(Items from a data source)
────────────────
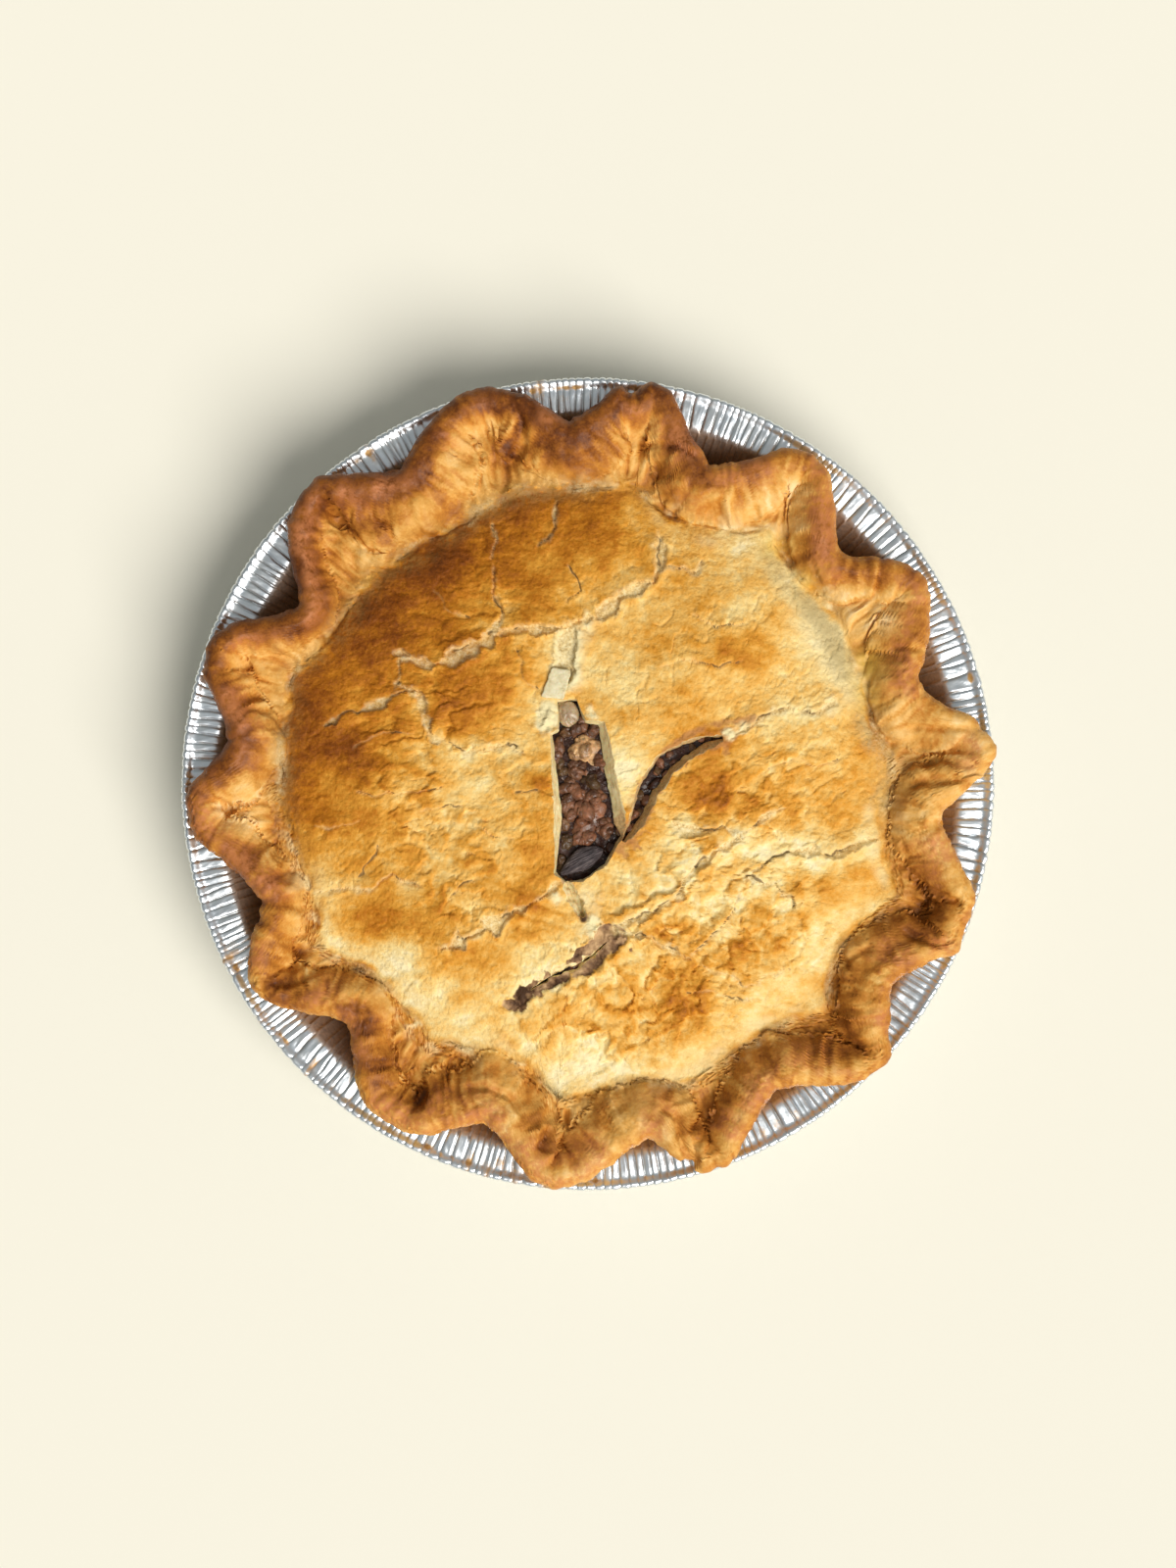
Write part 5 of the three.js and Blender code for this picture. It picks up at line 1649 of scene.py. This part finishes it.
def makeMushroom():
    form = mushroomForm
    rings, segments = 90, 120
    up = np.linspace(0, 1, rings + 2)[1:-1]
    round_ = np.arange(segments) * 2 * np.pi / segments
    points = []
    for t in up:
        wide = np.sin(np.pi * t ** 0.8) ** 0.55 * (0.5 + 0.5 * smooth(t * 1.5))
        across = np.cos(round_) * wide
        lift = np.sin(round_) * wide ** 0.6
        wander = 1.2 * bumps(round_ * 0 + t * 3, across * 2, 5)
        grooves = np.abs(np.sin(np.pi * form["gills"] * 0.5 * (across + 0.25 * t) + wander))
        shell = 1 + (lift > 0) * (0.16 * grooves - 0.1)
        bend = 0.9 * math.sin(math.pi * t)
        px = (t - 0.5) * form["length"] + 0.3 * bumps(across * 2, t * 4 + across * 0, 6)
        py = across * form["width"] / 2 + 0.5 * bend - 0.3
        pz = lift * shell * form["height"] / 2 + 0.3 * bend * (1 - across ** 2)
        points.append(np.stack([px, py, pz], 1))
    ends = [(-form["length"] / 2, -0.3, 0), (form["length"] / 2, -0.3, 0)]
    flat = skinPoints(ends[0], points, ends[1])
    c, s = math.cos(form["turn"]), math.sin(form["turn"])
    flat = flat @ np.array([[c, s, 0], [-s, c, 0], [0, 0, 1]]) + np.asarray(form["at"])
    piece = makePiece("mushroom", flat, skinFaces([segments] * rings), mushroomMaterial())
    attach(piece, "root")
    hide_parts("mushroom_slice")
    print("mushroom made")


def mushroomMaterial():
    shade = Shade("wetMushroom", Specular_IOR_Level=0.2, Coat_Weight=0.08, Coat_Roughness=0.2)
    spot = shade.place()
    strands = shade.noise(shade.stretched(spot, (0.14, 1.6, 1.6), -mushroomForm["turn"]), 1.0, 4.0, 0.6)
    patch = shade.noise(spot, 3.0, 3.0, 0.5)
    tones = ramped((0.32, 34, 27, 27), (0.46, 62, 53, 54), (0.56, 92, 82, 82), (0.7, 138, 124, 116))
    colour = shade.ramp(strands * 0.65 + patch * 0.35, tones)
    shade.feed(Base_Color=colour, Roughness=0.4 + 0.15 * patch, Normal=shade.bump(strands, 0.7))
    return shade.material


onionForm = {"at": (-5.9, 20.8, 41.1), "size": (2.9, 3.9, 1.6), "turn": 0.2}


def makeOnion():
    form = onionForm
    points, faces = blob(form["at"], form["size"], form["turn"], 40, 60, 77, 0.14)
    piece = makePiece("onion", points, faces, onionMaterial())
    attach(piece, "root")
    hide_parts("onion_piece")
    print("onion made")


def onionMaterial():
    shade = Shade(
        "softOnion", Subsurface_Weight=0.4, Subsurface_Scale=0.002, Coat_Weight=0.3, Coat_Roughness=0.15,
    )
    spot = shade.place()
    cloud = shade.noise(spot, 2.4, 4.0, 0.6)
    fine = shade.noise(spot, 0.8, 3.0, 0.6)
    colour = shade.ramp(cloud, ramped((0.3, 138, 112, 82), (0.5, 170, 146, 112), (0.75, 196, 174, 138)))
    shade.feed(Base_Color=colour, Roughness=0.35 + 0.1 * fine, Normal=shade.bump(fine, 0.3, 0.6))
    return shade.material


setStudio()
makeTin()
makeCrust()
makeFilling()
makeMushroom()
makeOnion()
────────────────
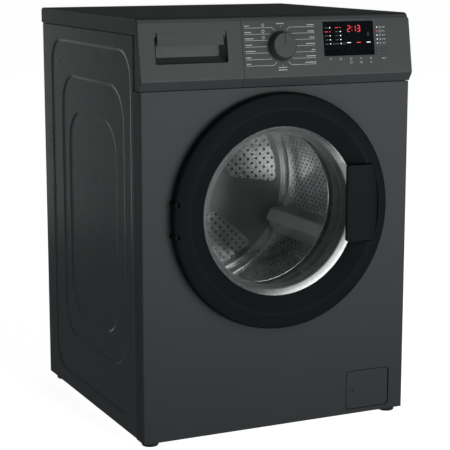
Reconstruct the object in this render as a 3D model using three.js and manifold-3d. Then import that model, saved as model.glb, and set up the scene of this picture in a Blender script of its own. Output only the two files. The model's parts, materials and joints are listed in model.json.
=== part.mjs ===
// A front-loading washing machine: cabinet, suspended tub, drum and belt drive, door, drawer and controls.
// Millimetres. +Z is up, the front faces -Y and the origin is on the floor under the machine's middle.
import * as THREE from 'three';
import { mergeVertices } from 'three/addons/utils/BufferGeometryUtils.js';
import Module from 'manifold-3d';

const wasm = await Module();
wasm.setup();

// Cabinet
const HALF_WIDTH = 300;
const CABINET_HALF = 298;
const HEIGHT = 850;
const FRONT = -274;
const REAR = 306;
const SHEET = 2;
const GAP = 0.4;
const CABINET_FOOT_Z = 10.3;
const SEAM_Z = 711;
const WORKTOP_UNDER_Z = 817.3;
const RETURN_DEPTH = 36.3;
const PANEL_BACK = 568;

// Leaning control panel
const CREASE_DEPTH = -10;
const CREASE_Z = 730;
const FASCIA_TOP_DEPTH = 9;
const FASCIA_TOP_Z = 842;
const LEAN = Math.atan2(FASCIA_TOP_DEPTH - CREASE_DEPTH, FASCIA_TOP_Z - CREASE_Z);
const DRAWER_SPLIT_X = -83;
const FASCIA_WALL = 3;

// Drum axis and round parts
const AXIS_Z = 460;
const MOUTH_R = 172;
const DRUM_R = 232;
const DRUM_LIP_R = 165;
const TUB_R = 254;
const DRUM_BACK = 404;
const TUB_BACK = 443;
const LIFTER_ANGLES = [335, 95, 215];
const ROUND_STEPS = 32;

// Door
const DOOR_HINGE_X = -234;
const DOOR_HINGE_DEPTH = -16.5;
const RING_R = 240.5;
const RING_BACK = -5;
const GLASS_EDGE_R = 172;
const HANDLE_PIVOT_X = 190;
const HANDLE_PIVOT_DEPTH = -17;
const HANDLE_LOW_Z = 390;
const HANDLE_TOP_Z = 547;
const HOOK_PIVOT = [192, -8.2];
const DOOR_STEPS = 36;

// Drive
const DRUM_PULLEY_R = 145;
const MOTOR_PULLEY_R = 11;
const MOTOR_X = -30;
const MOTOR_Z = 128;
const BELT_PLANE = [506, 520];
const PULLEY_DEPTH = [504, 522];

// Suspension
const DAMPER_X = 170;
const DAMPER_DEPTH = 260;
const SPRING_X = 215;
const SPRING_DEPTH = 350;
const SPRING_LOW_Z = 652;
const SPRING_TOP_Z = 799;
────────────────
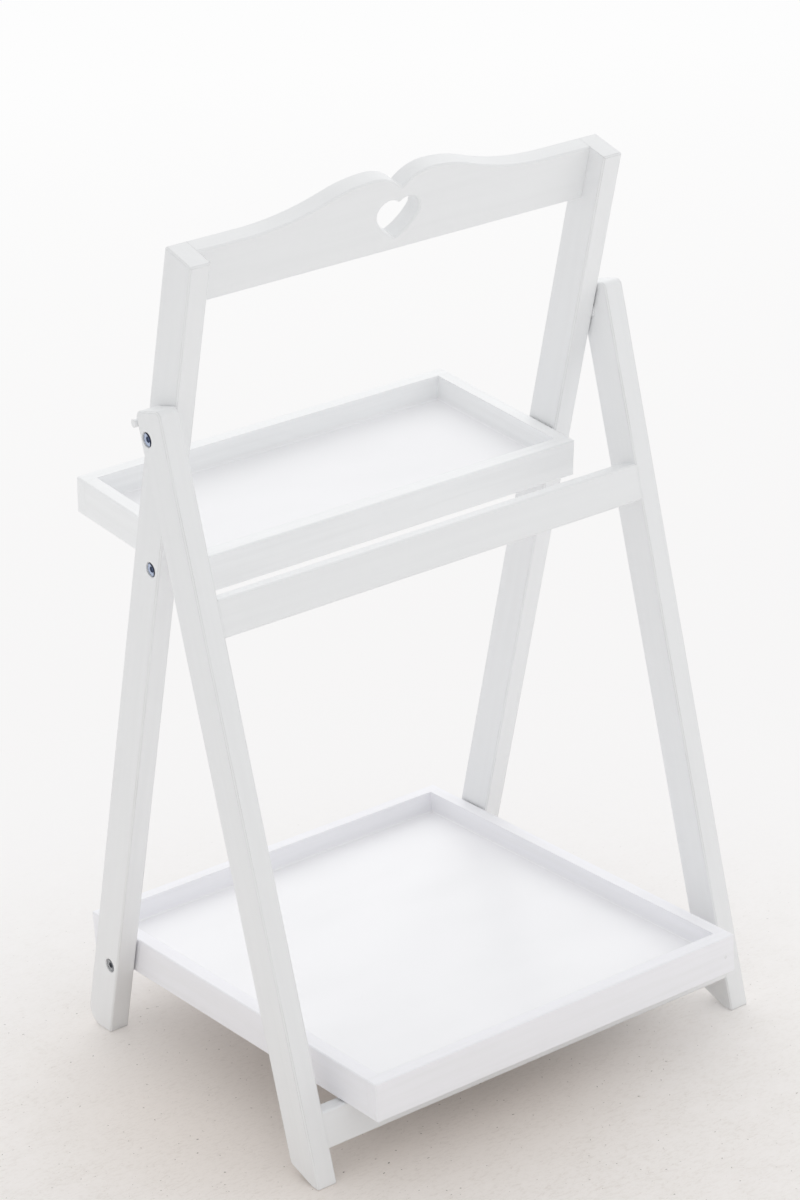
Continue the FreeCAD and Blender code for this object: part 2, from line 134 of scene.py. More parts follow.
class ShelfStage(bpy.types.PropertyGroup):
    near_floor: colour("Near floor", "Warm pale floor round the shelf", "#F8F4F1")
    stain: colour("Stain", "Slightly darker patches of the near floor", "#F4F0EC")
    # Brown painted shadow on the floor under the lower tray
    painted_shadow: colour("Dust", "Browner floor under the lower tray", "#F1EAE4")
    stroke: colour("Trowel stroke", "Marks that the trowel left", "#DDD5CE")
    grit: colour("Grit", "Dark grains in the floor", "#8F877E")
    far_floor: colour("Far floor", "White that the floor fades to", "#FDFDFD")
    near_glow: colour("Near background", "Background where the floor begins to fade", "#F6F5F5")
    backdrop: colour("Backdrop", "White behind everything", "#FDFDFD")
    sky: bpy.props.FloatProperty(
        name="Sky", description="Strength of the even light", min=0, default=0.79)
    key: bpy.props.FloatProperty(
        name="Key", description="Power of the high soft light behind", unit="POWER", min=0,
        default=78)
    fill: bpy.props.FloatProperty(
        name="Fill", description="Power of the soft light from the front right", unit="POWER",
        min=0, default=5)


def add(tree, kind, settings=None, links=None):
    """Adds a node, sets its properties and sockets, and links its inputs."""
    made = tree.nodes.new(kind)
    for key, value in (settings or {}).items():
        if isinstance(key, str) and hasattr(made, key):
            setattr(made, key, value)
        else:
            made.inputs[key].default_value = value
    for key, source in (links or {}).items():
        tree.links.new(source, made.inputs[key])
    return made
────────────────
#### Task instructions
Repeat, character for character, the lines of the material above from the line with "Reconstruct the object" through the line with "const DOOR_STEPS = 36;".

#### Exercise result
Reconstruct the object in this render as a 3D model using three.js and manifold-3d. Then import that model, saved as model.glb, and set up the scene of this picture in a Blender script of its own. Output only the two files. The model's parts, materials and joints are listed in model.json.
=== part.mjs ===
// A front-loading washing machine: cabinet, suspended tub, drum and belt drive, door, drawer and controls.
// Millimetres. +Z is up, the front faces -Y and the origin is on the floor under the machine's middle.
import * as THREE from 'three';
import { mergeVertices } from 'three/addons/utils/BufferGeometryUtils.js';
import Module from 'manifold-3d';

const wasm = await Module();
wasm.setup();

// Cabinet
const HALF_WIDTH = 300;
const CABINET_HALF = 298;
const HEIGHT = 850;
const FRONT = -274;
const REAR = 306;
const SHEET = 2;
const GAP = 0.4;
const CABINET_FOOT_Z = 10.3;
const SEAM_Z = 711;
const WORKTOP_UNDER_Z = 817.3;
const RETURN_DEPTH = 36.3;
const PANEL_BACK = 568;

// Leaning control panel
const CREASE_DEPTH = -10;
const CREASE_Z = 730;
const FASCIA_TOP_DEPTH = 9;
const FASCIA_TOP_Z = 842;
const LEAN = Math.atan2(FASCIA_TOP_DEPTH - CREASE_DEPTH, FASCIA_TOP_Z - CREASE_Z);
const DRAWER_SPLIT_X = -83;
const FASCIA_WALL = 3;

// Drum axis and round parts
const AXIS_Z = 460;
const MOUTH_R = 172;
const DRUM_R = 232;
const DRUM_LIP_R = 165;
const TUB_R = 254;
const DRUM_BACK = 404;
const TUB_BACK = 443;
const LIFTER_ANGLES = [335, 95, 215];
const ROUND_STEPS = 32;

// Door
const DOOR_HINGE_X = -234;
const DOOR_HINGE_DEPTH = -16.5;
const RING_R = 240.5;
const RING_BACK = -5;
const GLASS_EDGE_R = 172;
const HANDLE_PIVOT_X = 190;
const HANDLE_PIVOT_DEPTH = -17;
const HANDLE_LOW_Z = 390;
const HANDLE_TOP_Z = 547;
const HOOK_PIVOT = [192, -8.2];
const DOOR_STEPS = 36;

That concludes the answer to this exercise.